Some have criticized Ray's "perky" demeanor as well as her lack of a formal chef's education and perceived lack of seriousness about cooking. bCelebrity chef and Travel Channel personality Anthony Bourdain, who graduated from the Culinary Institute of America, has referred to her as a "bobblehead.”

In a Slate article defending Ray, Jill Hunter Pellettieri summarized some of these criticisms by writing: “Ray's ditzy demeanor also makes her easy to dismiss. She giggles off-cue and constantly praises her own cooking. "Smells awesome already!" she says, making her Snapper in a Snap. "I am so psyched about that." She employs kitschy abbreviations—EVOO means "extra virgin olive oil", and gives her dishes nicknames, such as "You-Won't-Be-Single-for-Long Vodka Cream Pasta." The acknowledgments in her $40 a Day cookbook read like a high-school yearbook: "Don …You are the tallest man we've ever had on crew, and yet you pack the smallest bag—ever! Cool." And, it didn't boost her credibility when she posed for pinup shots in FHM. (One featured Ray licking chocolate off a spoon.) When the magazine hit newsstands, she said, "I think it is kinda cool for someone who is goofy, and a cook, just a normal person to be thought of in that way.”

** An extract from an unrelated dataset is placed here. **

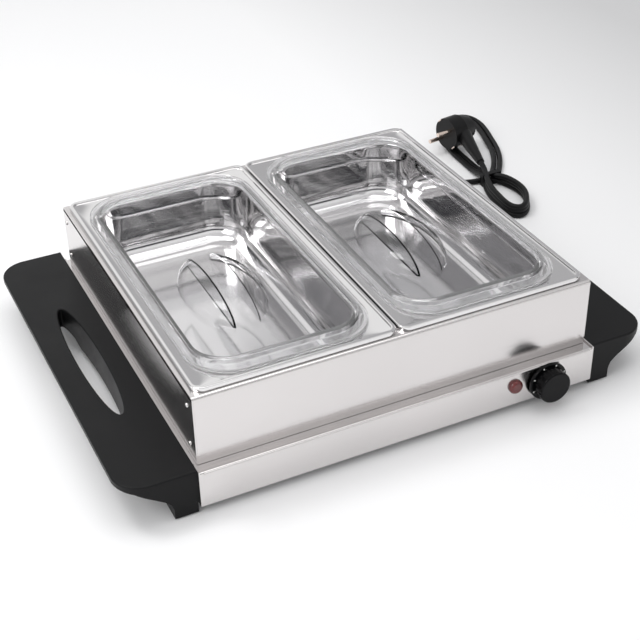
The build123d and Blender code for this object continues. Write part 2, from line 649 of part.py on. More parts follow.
# ---- Knob ----
def control_knob():
    """Fluted knob with a thin skirt, hollow behind to clear the nut."""
    skirt = along_y(KNOB_SKIRT_RADIUS, KNOB_BACK - KNOB_SKIRT_DEPTH, KNOB_BACK, KNOB_X, KNOB_Z)
    skirt = fillet(skirt.edges().group_by(Axis.Y)[0], 1.0)
    body = along_y(KNOB_BODY_RADIUS, KNOB_FRONT, KNOB_BACK - 1, KNOB_X, KNOB_Z)
    body = fillet(body.edges().group_by(Axis.Y)[0], 1.6)
    for index in range(KNOB_FLUTES):
        angle = 2 * math.pi * (index + 0.5) / KNOB_FLUTES
        x = KNOB_X + (KNOB_BODY_RADIUS + 0.5) * math.cos(angle)
        z = KNOB_Z + (KNOB_BODY_RADIUS + 0.5) * math.sin(angle)
        body -= along_y(1.1, KNOB_FRONT - 1, KNOB_BACK - KNOB_SKIRT_DEPTH, x, z)
    knob = skirt + body
    knob -= along_y(10.5, KNOB_BACK - 4.5, KNOB_BACK + 1, KNOB_X, KNOB_Z)
    return knob - along_y(SHAFT_RADIUS, SHAFT_FRONT, KNOB_BACK, KNOB_X, KNOB_Z)


def knob_marks():
    """Thin white marks standing on the front of the skirt."""
    marks = []
    face = KNOB_BACK - KNOB_SKIRT_DEPTH
    centre = Pos(KNOB_X, 0, KNOB_Z)
    for index in range(KNOB_MARKS):
        mark = block(-MARK_HALF_WIDTH, MARK_HALF_WIDTH, face - MARK_THICKNESS, face, MARK_INNER,
                     MARK_OUTER)
        marks.append(centre * Rot(0, 360 * (index + 0.5) / KNOB_MARKS, 0) * mark)
    return marks


def write_knob():
    """Knob, its marks and the thermostat shaft that it turns."""
    save("control_knob", control_knob())
    save("knob_marks", *knob_marks())
    save("thermostat_shaft", along_y(SHAFT_RADIUS, SHAFT_FRONT, SHAFT_BACK, KNOB_X, KNOB_Z))


# ---- Mains lead and plug ----
def strain_relief():
    """Tapered sleeve with a collar inside the back panel."""
    collar = along_y(CORD_RADIUS + 4, TRAY_HALF_Y - SHEET - 3, TRAY_HALF_Y - SHEET, EXIT_X, EXIT_Z)
    inner = along_y(CORD_RADIUS + 0.6, RELIEF_INNER, TRAY_HALF_Y, EXIT_X, EXIT_Z)
    stem = along_y(CORD_RADIUS + 2.5, TRAY_HALF_Y - SHEET - 1, TRAY_HALF_Y + 1, EXIT_X, EXIT_Z)
    length = RELIEF_END - TRAY_HALF_Y
    sleeve = Pos(EXIT_X, TRAY_HALF_Y + length / 2, EXIT_Z) * Rot(-90, 0, 0) * Cone(
        CORD_RADIUS + 3.2, CORD_RADIUS + 0.7, length)
    return collar + inner + stem + sleeve


def loop_solid(points, height):
    """Outer shape of one loop of the tied lead, lying on the table."""
    outline = Spline([(x, y) for x, y in points]) + Line(points[-1], points[0])
    return extrude(make_face(outline), height)


def cord_hank():
    """Outer shape of the tied hank: a large loop, a small loop and the bundle between them."""
    bundle = block(WAIST_LEFT, WAIST_RIGHT, WAIST_FRONT, WAIST_BACK, WAIST_BOTTOM, WAIST_TOP)
    return bundle + loop_solid(BIG_LOOP, LOOP_HEIGHT) + loop_solid(SMALL_LOOP, SMALL_LOOP_HEIGHT)


def cord_tie():
    """Flat strap round the bundle."""
    outer = block(WAIST_LEFT - TIE_THICKNESS, WAIST_RIGHT + TIE_THICKNESS, TIE_FRONT, TIE_BACK,
                  WAIST_BOTTOM - TIE_THICKNESS, WAIST_TOP + TIE_THICKNESS)
    return outer - block(WAIST_LEFT, WAIST_RIGHT, TIE_FRONT - 1, TIE_BACK + 1, WAIST_BOTTOM, WAIST_TOP)


def plug_plane():
    """Plane of the plug's face: Z along the pins, X along the line through both pins."""
    face = Plane(origin=PLUG_FACE, x_dir=PLUG_AIM.cross(Vector(0, 0, 1)), z_dir=PLUG_AIM)
    return Location(face) * Rot(0, 0, PIN_TILT)


def plug_body():
    """Round face, tapering back, with the neck leaving at a right angle."""
    face = plug_plane()
    taper = PLUG_DEPTH - PLUG_BARREL
    body = face * Pos(0, 0, -PLUG_BARREL / 2) * Cylinder(PLUG_RADIUS, PLUG_BARREL)
    body += face * Pos(0, 0, -PLUG_BARREL - taper / 2) * Rot(180, 0, 0) * Cone(
        PLUG_RADIUS, PLUG_BACK_RADIUS, taper)
    start = Vector(*PLUG_NECK[0])
    end = Vector(*PLUG_NECK[1])
    middle = (start + end) * 0.5
    neck = Location(Plane(origin=middle, z_dir=end - start))
    body += neck * Cone(NECK_THICK, NECK_THIN, (end - start).length)
    for side in (-1, 1):
        socket = Pos(side * PIN_SPACING / 2, 0, -PIN_ROOT / 2) * Cylinder(PIN_RADIUS, PIN_ROOT + 0.2)
        body -= face * socket
        body -= face * Pos(0, side * (PLUG_RADIUS - 0.6), -6) * Box(6.2, 1.6, 14)
    return body


def plug_pins():
    """Two round pins."""
    face = plug_plane()
    length = PIN_LENGTH + PIN_ROOT
    pins = []
    for side in (-1, 1):
        place = Pos(side * PIN_SPACING / 2, 0, length / 2 - PIN_ROOT)
        pin = face * place * Cylinder(PIN_RADIUS, length)
        pins.append(pin)
    return pins


def plug_earth_contacts():
    """Two earth strips let into the sides of the face."""
    face = plug_plane()
    return [face * Pos(0, side * (PLUG_RADIUS - 0.7), -6) * Box(6, 1.2, 12) for side in (-1, 1)]


def write_cord():
    """Strain relief, lead, hank, tie and plug."""
    save("strain_relief", strain_relief())
    save("power_cord_lead", tube(LEAD_ROUTE, CORD_RADIUS))
    save("power_cord_hank", cord_hank())
    save("power_cord_tail", tube(TAIL_ROUTE, CORD_RADIUS))
    save("cord_tie", cord_tie())
    save("plug_body", plug_body())
    save("plug_pins", *plug_pins())
    save("plug_earth_contacts", *plug_earth_contacts())
    for name, route in (("lead", LEAD_ROUTE), ("tail", TAIL_ROUTE)):
        length = sum((Vector(*b) - Vector(*a)).length for a, b in zip(route, route[1:]))
        print(name, "runs", round(length), "mm, arc radii", [round(r) for r in bend_radii(route)])


os.makedirs("parts", exist_ok=True)
write_base()
write_handles()
write_rack()
write_pans()
write_knob()
write_cord()
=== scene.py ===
import json
import math

import bmesh
import bpy
from mathutils import Matrix, Vector


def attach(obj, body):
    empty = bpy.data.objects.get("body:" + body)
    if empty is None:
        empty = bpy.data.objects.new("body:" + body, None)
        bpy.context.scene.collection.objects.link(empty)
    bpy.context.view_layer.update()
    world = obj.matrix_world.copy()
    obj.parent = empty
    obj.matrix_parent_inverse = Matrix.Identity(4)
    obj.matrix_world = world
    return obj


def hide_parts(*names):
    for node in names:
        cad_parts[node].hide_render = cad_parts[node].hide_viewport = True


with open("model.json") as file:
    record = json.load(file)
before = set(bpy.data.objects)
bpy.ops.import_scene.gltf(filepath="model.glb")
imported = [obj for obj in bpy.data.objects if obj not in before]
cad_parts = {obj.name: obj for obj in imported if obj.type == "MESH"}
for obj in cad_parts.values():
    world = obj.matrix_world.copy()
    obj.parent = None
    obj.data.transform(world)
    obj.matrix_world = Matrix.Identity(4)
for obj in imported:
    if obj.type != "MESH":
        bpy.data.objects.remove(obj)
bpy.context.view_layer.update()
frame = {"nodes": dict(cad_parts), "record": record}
NODES = frame["nodes"]
MM = 0.001


# ---- Camera ----
CAMERA_PLACE = (-0.4211, -0.9054, 0.6953)
CAMERA_YAW = math.radians(25.24)
CAMERA_PITCH = math.radians(33.76)
CAMERA_ROLL = math.radians(-1.14)
CAMERA_LENS = 73.26
CAMERA_SHIFT_Y = -0.0102


def make_camera():
    """Camera at the reference viewing angle: turned right by the yaw, down by the pitch."""
    forward = Vector((math.sin(CAMERA_YAW) * math.cos(CAMERA_PITCH),
                      math.cos(CAMERA_YAW) * math.cos(CAMERA_PITCH), -math.sin(CAMERA_PITCH)))
    level = Vector((math.cos(CAMERA_YAW), -math.sin(CAMERA_YAW), 0))
    upright = level.cross(forward)
    right = math.cos(CAMERA_ROLL) * level + math.sin(CAMERA_ROLL) * upright
    up = math.cos(CAMERA_ROLL) * upright - math.sin(CAMERA_ROLL) * level
    data = bpy.data.cameras.new("camera")
    data.lens = CAMERA_LENS
    data.sensor_width = 36
    data.shift_y = CAMERA_SHIFT_Y
    camera = bpy.data.objects.new("camera", data)
    camera.matrix_world = Matrix.Translation(CAMERA_PLACE) @ Matrix(
        (right, up, -forward)).transposed().to_4x4()
    bpy.context.scene.collection.objects.link(camera)
    bpy.context.scene.camera = camera


# ---- Materials ----
class Shader:
    """A material with one Principled shader, and short ways to add its nodes."""

    def __init__(self, name, color, **sockets):
        self.material = bpy.data.materials.new(name)
        self.material.use_nodes = True
        self.tree = self.material.node_tree
        self.principled = self.tree.nodes["Principled BSDF"]
        self.set("Base Color", (*color, 1))
        for socket, value in sockets.items():
            self.set(socket.replace("_", " "), value)
        self.where = self.tree.nodes.new("ShaderNodeTexCoord").outputs["Object"]

    def set(self, socket, value):
        self.principled.inputs[socket].default_value = value

    def link(self, output, socket):
        self.tree.links.new(output, self.principled.inputs[socket])

    def noise(self, scale, stretch=(1, 1, 1), detail=3.0, roughness=0.5):
        """Noise of scale waves per metre, stretched along the object's axes."""
        mapping = self.tree.nodes.new("ShaderNodeMapping")
        mapping.inputs["Scale"].default_value = stretch
        self.tree.links.new(self.where, mapping.inputs["Vector"])
        node = self.tree.nodes.new("ShaderNodeTexNoise")
        node.inputs["Scale"].default_value = scale
        node.inputs["Detail"].default_value = detail
        node.inputs["Roughness"].default_value = roughness
        self.tree.links.new(mapping.outputs["Vector"], node.inputs["Vector"])
        return node.outputs["Fac"]

    def place(self, axis):
        """One coordinate of the surface point, in metres."""
        split = self.tree.nodes.new("ShaderNodeSeparateXYZ")
        self.tree.links.new(self.where, split.inputs["Vector"])
        return split.outputs[axis]

    def remap(self, value, low, high, start=0.3, stop=0.7):
        node = self.tree.nodes.new("ShaderNodeMapRange")
        for socket, number in zip(("From Min", "From Max", "To Min", "To Max"),
                                  (start, stop, low, high)):
            node.inputs[socket].default_value = number
        self.tree.links.new(value, node.inputs["Value"])
        return node.outputs["Result"]

    def vary_roughness(self, value, low, high):
        self.link(self.remap(value, low, high), "Roughness")

    def vary_color(self, value, dark, light):
        ramp = self.tree.nodes.new("ShaderNodeValToRGB")
        ramp.color_ramp.elements[0].position = 0.3
        ramp.color_ramp.elements[1].position = 0.7
        ramp.color_ramp.elements[0].color = (*dark, 1)
        ramp.color_ramp.elements[1].color = (*light, 1)
        self.tree.links.new(value, ramp.inputs["Fac"])
        self.link(ramp.outputs["Color"], "Base Color")

    def bump(self, *layers):
        """Bump from (height output, depth in metres) layers."""
        normal = None
        for height, depth in layers:
            node = self.tree.nodes.new("ShaderNodeBump")
            node.inputs["Strength"].default_value = 1.0
            node.inputs["Distance"].default_value = depth
            self.tree.links.new(height, node.inputs["Height"])
            if normal:
                self.tree.links.new(normal, node.inputs["Normal"])
            normal = node.outputs["Normal"]
        self.link(normal, "Normal")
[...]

The "30 Minute Meals" concept has been criticized because Ray doesn't account for certain preparation times in the signature half-hour cooking time. Many of these preparations, such as pre-washing herbs and vegetables, are not meal-specific, and Ray counsels they should be done ahead of time. In the Slate article that otherwise mostly complimented her, author Pellettieri went through several of Ray's "30 Minute Meals" recipes and was unable to complete any meal in under half an hour.

Ray has indicated on her cooking show that it may take others over 30 minutes but the point being that it's still fast and simple. Despite describing her recipes as "figure-friendly," Ray does not provide nutritional information.

The New York Times has noted that one of the prices of her popularity has been an "anti-fan site," a LiveJournal page titled "Rachael Ray Sucks." The page's creator acknowledges that it was created partially in jest, and Ray herself has laughed it off.